A multicenter clinical trial has found that intratracheal steroids do not reduce the risk of lung disease or death in extremely preterm infants, according to a study recently published in JAMA.
The results challenge earlier findings from smaller studies in which investigators added the anti-inflammatory drug budesonide to the current standard surfactant therapy in hopes of reducing the risk of chronic lung disease or death in extremely preterm infants, said Marta Perez, MD, assistant professor of Pediatrics in the Division of Neonatology, who was a co-author of the study.
“Bronchopulmonary dysplasia (BPD), a long-term chronic respiratory insufficiency, is one of the most common sequelae of prematurity that we see,” Perez said. “Despite advances in neonatal care, rates of BPD continue to be high.”
The study, led by the National Institute of Child Health and Human Development’s Neonatal Research Network, enrolled 641 infants born between 22 and 28 weeks of gestation or weighing 401 to 1000 grams. All participants received surfactant therapy within 50 hours of birth, with half randomized to also receive an added dose of budesonide.
Despite hopes that the combination therapy might improve outcomes, the trial was halted early after an interim analysis showed no significant benefit.
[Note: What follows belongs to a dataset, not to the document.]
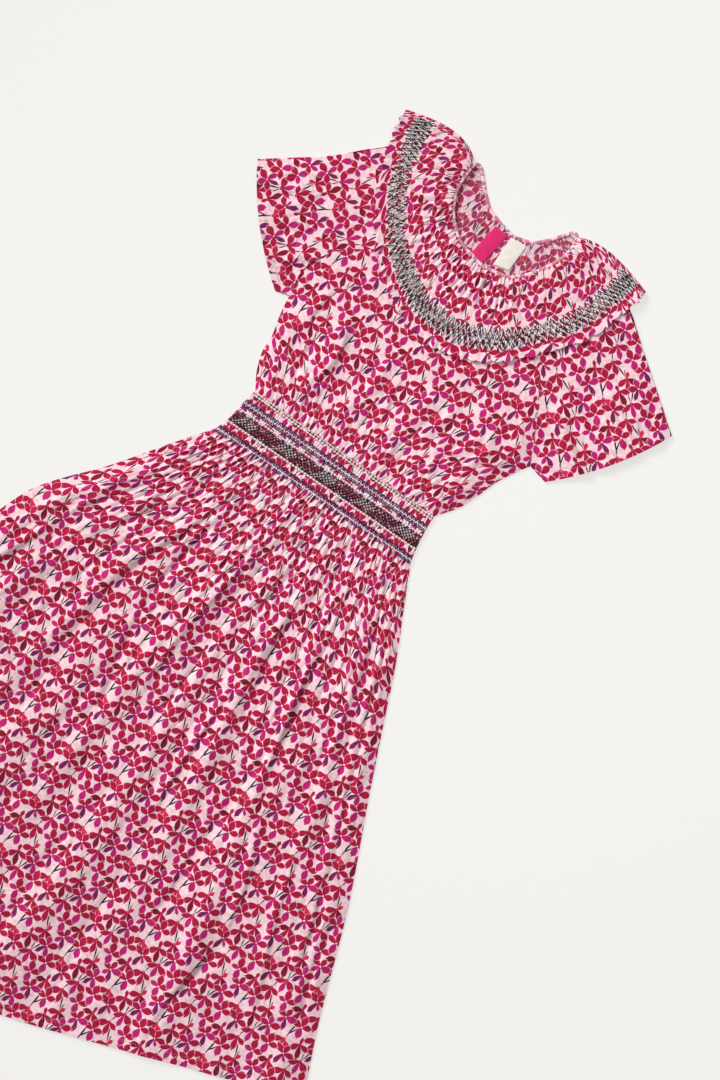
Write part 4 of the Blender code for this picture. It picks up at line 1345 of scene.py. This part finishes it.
def collar_threads(looks):
    """Nested and crossing rows of zigzag stitches round the smocked part of the collar."""
    made = []
    for colour, (width, lift) in COLLAR_THREAD.items():
        chance = np.random.default_rng(len(colour) + int(10 * width))
        starts, ends = [], []
        for kind, level, shift in COLLAR_ZIGZAGS:
            if kind != colour:
                continue
            at = np.arange(4 * ZIGZAGS + 1) / 4
            at = at + chance.uniform(-UNEVEN[0], UNEVEN[0], at.shape)
            wave = ZIGZAG_SWING * (4 * np.abs((at + shift) % 1 - 0.5) - 1)
            outward = level + wave + chance.uniform(-UNEVEN[1], UNEVEN[1], at.shape)
            turn = 0.3 + (COLLAR_ROWS - 0.6) * at / ZIGZAGS
            plan = collar_plan(COLLAR_FRONT, turn, outward, NECK_SHOWN, SHOULDER_BOW)
            line = raised(plan, COLLAR_UNDER + WALL + lift)
            ahead = np.diff(line, axis=0)
            starts.append(line[:-1] + 0.03 * ahead)
            ends.append(line[:-1] + 0.97 * ahead)
        made.append(stitches("collar_thread_" + colour, np.concatenate(starts),
                             np.concatenate(ends), (0, 0, 1), width, looks[colour],
                             "smocked_collar"))
    return made


# Trims


def make_binding(look):
    """The bound neck edge: one soft tube round the whole opening."""
    line = np.array(NECK_LINE + NECK_LINE[:2])
    line = np.concatenate([line[-3:-2], line])
    rows = np.concatenate([np.arange(len(line))[:, None] - 1.0, line], axis=1)
    along = np.arange(0, len(NECK_LINE), BINDING_STEP)
    middle = through(rows, along)
    ahead = through(rows, along + 0.05) - through(rows, along - 0.05)
    flat = unit(ahead[:, :2])
    side = np.stack([-flat[:, 1], flat[:, 0], 0 * flat[:, 0]], axis=1)
    angle = 2 * math.pi * np.arange(BINDING_SIDES) / BINDING_SIDES
    pucker = 1 + BINDING_PUCKER * np.sin(2 * math.pi * along * 2.5)
    ring = middle[:, None] + side[:, None] * (
        BINDING_WIDTH / 2 * np.cos(angle)[None, :, None] * pucker[:, None, None])
    ring[:, :, 2] += BINDING_HEIGHT / 2 * np.sin(angle)[None, :] * pucker[:, None]
    grid = np.arange(len(along) * BINDING_SIDES).reshape(len(along), BINDING_SIDES)
    on = np.roll(grid, -1, axis=0)
    faces = np.stack([grid, np.roll(grid, -1, 1), np.roll(on, -1, 1), on], -1).reshape(-1, 4)
    for_step, for_radian = BINDING_CLOTH
    uv = np.stack([np.broadcast_to(along[:, None] * for_step, grid.shape),
                   np.broadcast_to(angle * for_radian, grid.shape)], axis=-1)
    made = mesh_object("neck_edge", ring.reshape(-1, 3), faces[:, ::-1], uv.reshape(-1, 2), [look])
    return wear(made, "bound_edge", "neck_binding")


def make_patch(name, corners, node, slot, look, dome):
    """A small piece of cloth sewn flat to the inside of the back, a little full in the middle."""
    corners = np.array(corners, float)
    up, across = (np.linspace(0, 1, count) for count in PATCH_MESH)
    left = between(corners[0:1], corners[3:4], up)[0]
    right = between(corners[1:2], corners[2:3], up)[0]
    plan = between(left, right, across)
    u, v = across[None, :], up[:, None]
    edge = np.minimum(np.minimum(u, 1 - u) * 20, np.minimum(v, 1 - v) * 40)
    top = TRIM_BOTTOM + TRIM_THICKNESS - 0.5 * (1 - smooth(edge, 0, 1.2)) + dome * 4 * u * (1 - u)
    return panel(name, plan, top, TRIM_BOTTOM, plan, [look], slot, node)


def outline_stitches(corners, inset, pitch):
    """Running stitches just inside a four-cornered patch."""
    corners = np.array(corners, float)
    corners = corners + unit(corners.mean(axis=0) - corners) * inset * 1.4
    starts, ends = [], []
    for one, other in zip(corners, np.roll(corners, -1, axis=0)):
        count = int(np.linalg.norm(other - one) / pitch)
        for k in range(count):
            starts.append(one + (other - one) * (k + 0.15) / count)
            ends.append(one + (other - one) * (k + 0.8) / count)
    height = TRIM_BOTTOM + TRIM_THICKNESS
    return raised(np.array(starts), height), raised(np.array(ends), height)


# Floor, light and camera


def make_floor():
    """A wide sheet of pale paper under the dress."""
    line = np.linspace(-FLOOR_SIZE / 2, FLOOR_SIZE / 2, FLOOR_STEPS + 1)
    x, y = np.meshgrid(line, line)
    points = np.stack([x, y, np.full(x.shape, FLOOR_LEVEL)], axis=-1).reshape(-1, 3)
    faces = grid_faces(np.arange(len(points)).reshape(x.shape))
    mesh = bpy.data.meshes.new("floor")
    mesh.from_pydata(points, [], faces.tolist())
    paint = bpy.data.materials.new("floor_paper")
    paint.use_nodes = True
    surface = paint.node_tree.nodes["Principled BSDF"]
    surface.inputs["Base Color"].default_value = seen(FLOOR_SHADED)
    surface.inputs["Emission Color"].default_value = seen(FLOOR_GLOW)
    surface.inputs["Emission Strength"].default_value = FLOOR_STRENGTH
    surface.inputs["Roughness"].default_value = 0.95
    surface.inputs["Specular IOR Level"].default_value = 0.0
    mesh.materials.append(paint)
    placed("floor", mesh)


def make_light():
    """A broad soft sun from the side, a lamp over the neck and an even sky."""
    sun = bpy.data.lights.new("window", "SUN")
    sun.energy = SUN_POWER
    sun.angle = SUN_SPREAD
    placed("window", sun).rotation_euler = (0, math.pi / 2 - SUN_HEIGHT, SUN_HEADING)
    lamp = bpy.data.lights.new("lamp", "AREA")
    lamp.energy = LAMP_POWER
    lamp.size = LAMP_SIZE
    placed("lamp", lamp).location = LAMP_AT
    world = bpy.data.worlds.new("studio")
    world.use_nodes = True
    sky = world.node_tree.nodes["Background"].inputs
    sky["Color"].default_value = SKY_COLOUR
    sky["Strength"].default_value = SKY_POWER
    bpy.context.scene.world = world
    bpy.context.scene.view_settings.view_transform = "Standard"


def make_camera():
    """Straight above, turned so that the dress lies at a slant in the picture."""
    camera = bpy.data.cameras.new("camera")
    camera.lens = LENS
    camera.sensor_width = SENSOR
    made = placed("camera", camera)
    made.location = (*FRAME_MIDDLE, FRAME_HEIGHT * LENS / SENSOR)
    made.rotation_euler = (0, 0, DRESS_TURN)
    bpy.context.scene.camera = made


# The dress

# the wrong side of the print is duller and darkened with painted shade
fabric = [printed_cloth("printed_cotton"),
          printed_cloth("printed_cotton_reverse_painted_shade", REVERSE_FADE_AND_SHADE, REVERSE_DULL_SHADE)]
bias = printed_cloth("printed_bias", BIAS_FADE)
threads = {
    "white": thread("white_thread", THREAD_WHITE, 0.55),
    "black": thread("black_thread", THREAD_BLACK, 0.5),
    "navy": thread("navy_thread", THREAD_NAVY, 0.5),
    "purple": thread("purple_thread", THREAD_PURPLE, 0.5),
    "cross": thread("fine_white_thread", THREAD_WHITE, 0.55),
    "grey": thread("pale_thread", THREAD_PALE, 0.55),
}
facing_cloth = plain_cloth("hot_pink_cotton", HOT_PINK, 0.8 * MM, 0.75, 0.2)
label_cloth = plain_cloth("woven_tape", CREAM, 0.5 * MM, 0.6, 0.1)

skirt_front, skirt_back, skirt_hem = make_skirt(fabric)
band_front, band_back = make_band(fabric)
bodice_front, bodice_back = make_bodice(fabric)
sleeve_left, left_hem = make_sleeve("left", fabric)
sleeve_right, right_hem = make_sleeve("right", fabric)
collar_front, collar_back = make_collar(fabric)
band_stitching = band_threads(threads)
collar_stitching = collar_threads(threads)
neck_edge = make_binding(bias)
facing = make_patch("placket_cloth", FACING_CORNERS, "placket_facing", "facing_cloth",
                    facing_cloth, FACING_DOME)
label = make_patch("label_cloth", LABEL_CORNERS, "blank_label", "label_tape", label_cloth,
                   LABEL_DOME)
label_stitching = stitches("label_stitches", *outline_stitches(LABEL_CORNERS, *LABEL_STITCHES),
                           (0, 0, 1), LABEL_THREAD, threads["white"], "label_tape")

hem_thread = thread("pink_thread", THREAD_PINK, 0.6)
running_stitches("skirt_hem_stitches", skirt_hem, 1, HEM_THREAD, hem_thread, "printed_cloth")
running_stitches("left_cuff_stitches", left_hem[4:], 2, HEM_THREAD, hem_thread, "printed_cloth")
running_stitches("right_cuff_stitches", right_hem[4:], 2, HEM_THREAD, hem_thread, "printed_cloth")

make_floor()
make_light()
make_camera()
The incidence of bronchopulmonary dysplasia or death by 36 weeks of age was nearly identical between the two groups: 68.5 percent in the budesonide-surfactant group versus 67.9 percent in the surfactant-only group.
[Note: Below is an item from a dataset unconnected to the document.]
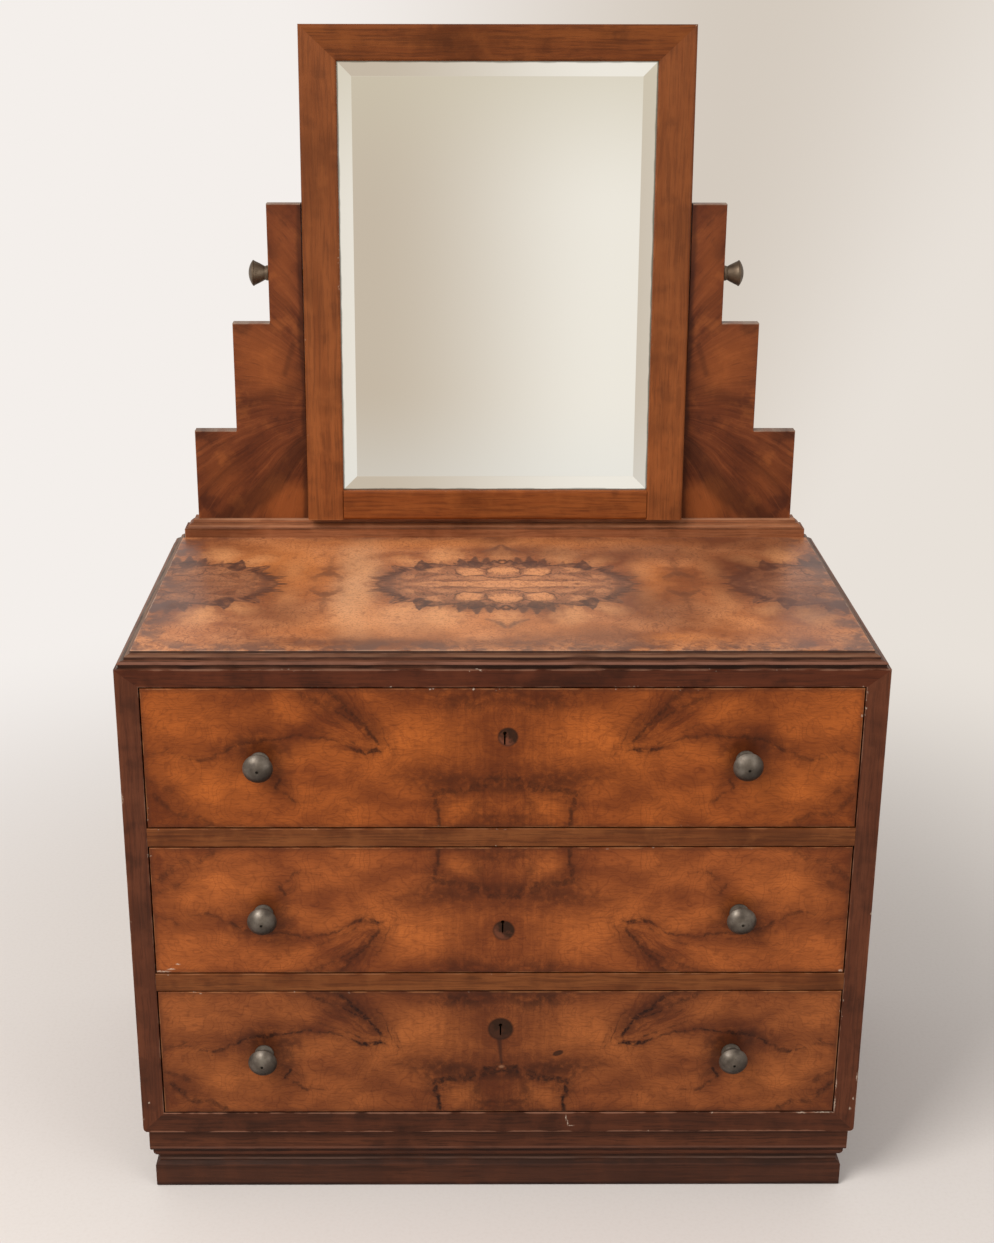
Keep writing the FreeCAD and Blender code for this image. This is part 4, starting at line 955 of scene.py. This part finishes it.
straight_walnut("top_moulding_front", TOP_MOULDING_WALNUT, "X", 25.0, edge=1.2, lines=TOP_MOULDING_LIGHT_AND_SHADE)
straight_walnut("plinth_front", PLINTH_WALNUT, "X", 26.0, edge=1.5, lines=PLINTH_LIGHT_AND_SHADE)
straight_walnut("mirror_top_rail", MIRROR_HEAD_SHADED_WALNUT, "X", 27.0, edge=2.2, chips=0.4, contrast=0.45,
                box=frame_box(-FRAME_OUT, FRAME_OUT, foot=1386.0), knocks=MIRROR_HEAD_KNOCKS)
straight_walnut("mirror_bottom_rail", MIRROR_FOOT_WALNUT, "X", 28.0, edge=1.6, chips=0.3, contrast=0.45,
                box=frame_box(-239.3, 239.3, head=813.0))
straight_walnut("mirror_base_rail", BASE_RAIL_WALNUT, "X", 29.0, edge=2.0, contrast=0.45,
                lines=BASE_RAIL_LIGHT_AND_SHADE, shade=("X", -300.0, -430.0, 0.5))
burr_top()
for drawer, front in FRONTS.items():
    figured_front(drawer, front)

# Body and dark streak of the plain woods.
BARE = ((178, 146, 108), (140, 104, 68))
PLY = ((186, 158, 122), (158, 126, 90))
for node, axis, seed in (("rear_rails", "X", 40.0), ("runners_and_kickers", "Y", 41.0),
                         ("plinth_back", "X", 42.0), ("support_battens", "Z", 43.0)):
    plain_wood(node, *BARE, axis, seed)
plain_wood("back_panel", *PLY, "Z", 50.0, spacing=12.0)
plain_wood("mirror_back_board", *PLY, "Z", 51.0, spacing=12.0)
for drawer, seed in zip(FRONTS, (60.0, 65.0, 70.0)):
    plain_wood(drawer + "_drawer_side_left", *BARE, "Y", seed)
    plain_wood(drawer + "_drawer_side_right", *BARE, "Y", seed + 1.0)
    plain_wood(drawer + "_drawer_back", *BARE, "X", seed + 2.0)
    plain_wood(drawer + "_drawer_bottom", *PLY, "X", seed + 3.0, spacing=12.0)

thumb_bronze = weathered_metal("browned bronze", (86, 71, 56), (122, 106, 88), (46, 35, 26), 2.0,
                               metallic=0.7, roughness=0.46)
lock_brass = weathered_metal("tarnished brass", (150, 124, 74), (182, 154, 96), (92, 72, 44), 3.0)
screw_steel = weathered_metal("dull steel", (120, 118, 114), (160, 158, 154), (70, 64, 58), 4.0)
for drawer, front in FRONTS.items():
    clothe(drawer + "_drawer_lock", lock_brass)
    clothe(drawer + "_drawer_lock_bolt", lock_brass)
    for side, middle in zip(("left", "right"), front.knobs):
        clothe(f"{drawer}_drawer_knob_{side}",
               weathered_metal(f"weathered bronze of the {drawer} {side} knob", (92, 83, 74), (134, 126, 116),
                               (38, 31, 26), middle[1] / 100.0, metallic=0.75, roughness=0.4, knob=middle))
clothe("thumb_knob_left", thumb_bronze)
clothe("thumb_knob_right", thumb_bronze)
clothe("pivot_plates", lock_brass)
clothe("batten_screws", screw_steel)
clothe("mirror_glass", silvered_glass())


# ---- floor, card, lamps and camera
# The floor's cloth passes into the backdrop between these distances from its middle.
CLOTH_REACH = 650.0
BACKDROP_START = 2100.0
# The camera, in metres and degrees: it looks down by its pitch and to the right by its yaw.
CAMERA_PLACE = (-0.0563, -2.2824, 1.508)
CAMERA_PITCH = 19.516
CAMERA_YAW = 0.297
CAMERA_ROLL = 0.074
CAMERA_LENS = 53.855
CAMERA_SHIFT = 0.0266


def seen(bench):
    """One for a ray that looks: from the camera, off a shining surface or through glass."""
    ray = bench.node("LightPath", {}).outputs
    return bench.largest([ray[name] for name in ("Is Camera Ray", "Is Glossy Ray", "Is Transmission Ray")])


def floor_finish():
    """A pale cloth that passes into a pale backdrop away from the chest; the backdrop has painted light and
    shade on it.
    """
    material, bench, surface, place = new_finish("pale cloth floor")
    parts = bench.split(place)
    distance = bench.length(parts["X"], parts["Y"])
    far = bench.step(distance, CLOTH_REACH, BACKDROP_START)
    weave = bench.noise(place, 5.0, 0.0, detail=3.0)[0]
    colour = bench.stain((218, 211, 206), (200, 190, 182), bench.step(weave, 0.4, 0.8), 0.2)
    cloth = bench.node("BsdfPrincipled", {"Base Color": colour, "Roughness": 0.9, "Specular IOR Level": 0.1})
    bearing = bench.maths("DIVIDE", parts["X"], bench.plus(distance, 1.0))
    # Painted light and shade on the backdrop: lightest to the left, a painted shadow band straight behind the
    # chest, paler again to the right.
    backdrop_light_and_shade = bench.coats(
        (244, 239, 235),
        ((212, 202, 190), bench.step(bearing, -0.1, 0.15), 1.0),
        ((232, 225, 217), bench.step(bearing, 0.15, 0.34), 1.0),
    )
    backdrop = bench.node("Emission", {"Color": backdrop_light_and_shade, "Strength": 1.0})
    mixed = bench.node("MixShader", {0: bench.times(far, seen(bench)), 1: cloth.outputs["BSDF"],
                                     2: backdrop.outputs["Emission"]})
    bench.feed(surface, mixed.outputs[0])
    return material


def card_finish():
    """A glowing cream card behind the camera, which only the mirror and the metal see: its painted tones give
    them a painted reflection of a room.
    """
    material, bench, surface, place = new_finish("cream card")
    parts = bench.split(place)
    colour = bench.coats(
        (203, 189, 171),
        ((244, 238, 228), bench.step(parts["X"], -320.0, 420.0), 1.0),
        ((212, 202, 180), bench.step(parts["Z"], 1150.0, 1750.0), 0.75),
        ((228, 230, 228), bench.step(parts["Z"], 700.0, 300.0), 0.4),
        ((252, 244, 230), bench.step(parts["X"], -380.0, -600.0), 1.0),
    )
    glow = bench.node("Emission", {"Color": colour, "Strength": 1.0})
    bench.feed(surface, glow.outputs["Emission"])
    return material


def new_plane(name, material, size, place, pitch=0.0):
    bpy.ops.object.select_all(action="DESELECT")
    bpy.ops.mesh.primitive_plane_add(size=size, location=place, rotation=(radians(pitch), 0.0, 0.0))
    plane = bpy.context.object
    plane.name = name
    bpy.ops.object.transform_apply(location=True, rotation=True, scale=True)
    plane.data.materials.append(material)
    return plane


def hang_lamp(name, place, aim, size, power, colour):
    data = bpy.data.lights.new(name, "AREA")
    data.shape = "RECTANGLE"
    data.size, data.size_y = size
    data.energy = power
    data.color = colour
    lamp = bpy.data.objects.new(name, data)
    bpy.context.scene.collection.objects.link(lamp)
    lamp.location = place
    lamp.rotation_mode = "QUATERNION"
    lamp.rotation_quaternion = (Vector(aim) - Vector(place)).to_track_quat("-Z", "Y")


def light_the_room():
    """A pale room: the world lights the chest with one tone and is looked at in another."""
    world = bpy.data.worlds.new("pale room")
    bpy.context.scene.world = world
    world.use_nodes = True
    world.node_tree.nodes.clear()
    bench = Bench(world.node_tree)
    light = bench.node("Background", {"Color": (1.0, 0.985, 0.965, 1.0), "Strength": 0.62})
    backdrop = bench.node("Background", {"Color": (240, 235, 229), "Strength": 1.0})
    mixed = bench.node("MixShader", {0: seen(bench), 1: light.outputs["Background"],
                                     2: backdrop.outputs["Background"]})
    bench.node("OutputWorld", {"Surface": mixed.outputs[0]})
    hang_lamp("window light", (-1.9, -2.1, 3.3), (0.0, 0.0, 0.7), (1.8, 2.0), 125.0, (1.0, 0.985, 0.96))
    hang_lamp("fill light", (2.4, -2.6, 1.9), (0.0, 0.0, 0.6), (2.0, 2.0), 26.0, (1.0, 0.99, 0.98))


def set_camera():
    pitch = radians(CAMERA_PITCH)
    yaw = radians(CAMERA_YAW)
    roll = radians(CAMERA_ROLL)
    forward = Vector((sin(yaw) * cos(pitch), cos(yaw) * cos(pitch), -sin(pitch)))
    right = Vector((cos(yaw), -sin(yaw), 0.0))
    upward = right.cross(forward)
    rolled_right = cos(roll) * right + sin(roll) * upward
    rolled_up = cos(roll) * upward - sin(roll) * right
    data = bpy.data.cameras.new("camera")
    data.sensor_width = 36.0
    data.lens = CAMERA_LENS
    data.shift_x = CAMERA_SHIFT
    camera = bpy.data.objects.new("camera", data)
    bpy.context.scene.collection.objects.link(camera)
    turn = Matrix((rolled_right, rolled_up, -forward)).transposed().to_4x4()
    camera.matrix_world = Matrix.Translation(CAMERA_PLACE) @ turn
    bpy.context.scene.camera = camera


floor = new_plane("floor", floor_finish(), 600.0, (0.0, 0.0, 0.0))
card = new_plane("cream card", card_finish(), 3.2, (0.0, -2.72, 1.5), pitch=90.0)
for kind in ("camera", "diffuse", "shadow", "transmission", "volume_scatter"):
    setattr(card, "visible_" + kind, False)
light_the_room()
set_camera()
bpy.context.scene.view_settings.view_transform = "Standard"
The findings contrast with earlier, smaller trials that had suggested a potential benefit of combining budesonide with surfactant, a standard therapy in which the substance is administered to line the air sacs in the lungs and help prevent them from collapsing. However, those studies lacked the scale and rigor of the most recent multicenter trial, according to the authors.
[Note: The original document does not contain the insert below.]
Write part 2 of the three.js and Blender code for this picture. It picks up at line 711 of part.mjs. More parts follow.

Moving forward, Perez and her collaborators aim to study if intratracheal steroids can help preterm babies who experience inflammation or have certain genetic predispositions, she said.
“We still don’t know if tailoring this approach to children with certain predisposing factors such as a high degree of inflammation in their lungs or those who experienced significant prenatal inflammation, could make it more useful,” Perez said.
BPD remains a leading cause of long-term respiratory and developmental complications in premature infants. While surfactant therapy is a cornerstone of neonatal care, Perez said investigators continue to search for treatments that can further reduce the risk of this chronic lung disease.
“While we have been lucky in neonatology to have a lot of data from large, randomized control trials, we still have many clinical questions, and there’s a lot of uncertainty about ways to treat premature babies and ways we could tailor our therapeutic approaches,” Perez said. “So, our work has to continue.”
The study was funded by the National Institutes of Health and the Eunice Kennedy Shriver National Institute of Child Health and Human Development, as well as the National Center for Advancing Translational Sciences, through cooperative agreements for the Neonatal Research Network.